A one-time token can also ensure that it is the user and not an attacker using a logged-in session. The token is usually sent to the email address or phone number of the user, validating with the information previously provided by the user. Additionally, you can introduce re-authentication, which can help differentiate between a CSRF session and a real user.
Many developers ignore CSRF vulnerabilities in an application’s login form. This is because the user is not yet authenticated at this stage, so developers assume that there is no risk of CSRF. However, this assumption is not always correct. Attackers can perform login CSRF attacks, which can have varying impacts depending on the application.
Login CSRF attacks can be mitigated by creating a pre-session (starting a session before user authentication) and requesting the token in the login form.
It is difficult to mitigate login CSRF if you cannot trust subdomains (for example, if you allow your users to define their own subdomains). In these cases, you can use strict subdomain and path-level referrer header verification to reduce CSRF risk on login forms.
Conduct Regular Web Application Security Tests to Identify CSRF
Even if vulnerabilities in web applications with CSRF attacks are successfully addressed, application updates and code changes may expose your application to CSRF in the future. Web application security testing helps you continuously scan and test for potential security weaknesses in web applications, including CSRF vulnerabilities.
Bright helps automate the detection and remediation of many vulnerabilities including CSRF, early in the development process, across web applications and APIs.

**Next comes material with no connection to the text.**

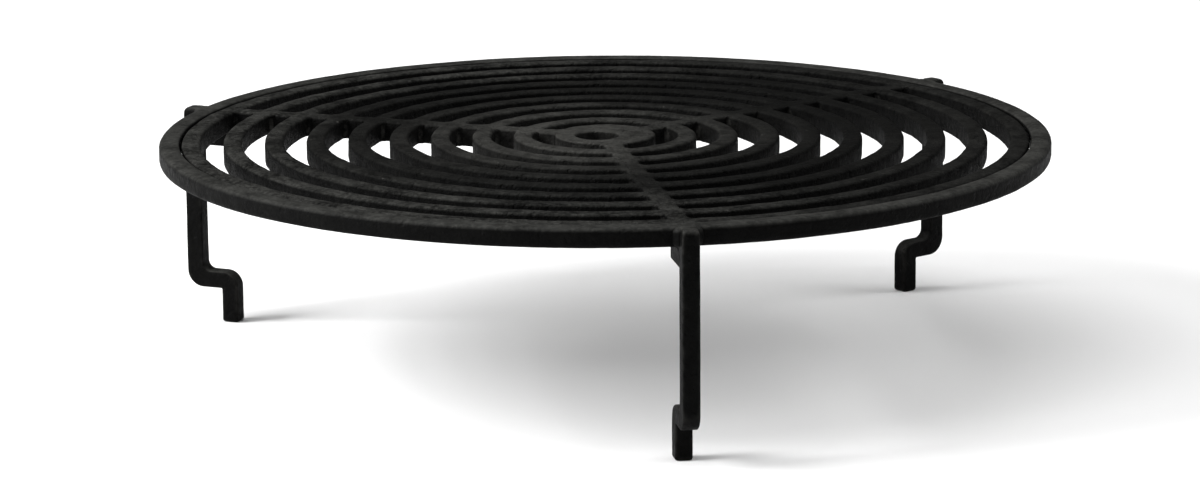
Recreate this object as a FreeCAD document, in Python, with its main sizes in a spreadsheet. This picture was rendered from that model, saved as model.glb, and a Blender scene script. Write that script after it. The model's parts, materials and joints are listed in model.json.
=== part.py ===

By shifting DAST scans left, and integrating them into the SDLC, developers and application security professionals can detect vulnerabilities early, and remediate them before they appear in production. Bright completes scans in minutes and achieves zero false positives, by automatically validating every vulnerability. This allows developers to adopt the solution and use it throughout the development lifecycle.
See Additional Guides on Key Application Security Topics
Together with our content partners, we have authored in-depth guides on several other topics that can also be useful as you explore the world of application security.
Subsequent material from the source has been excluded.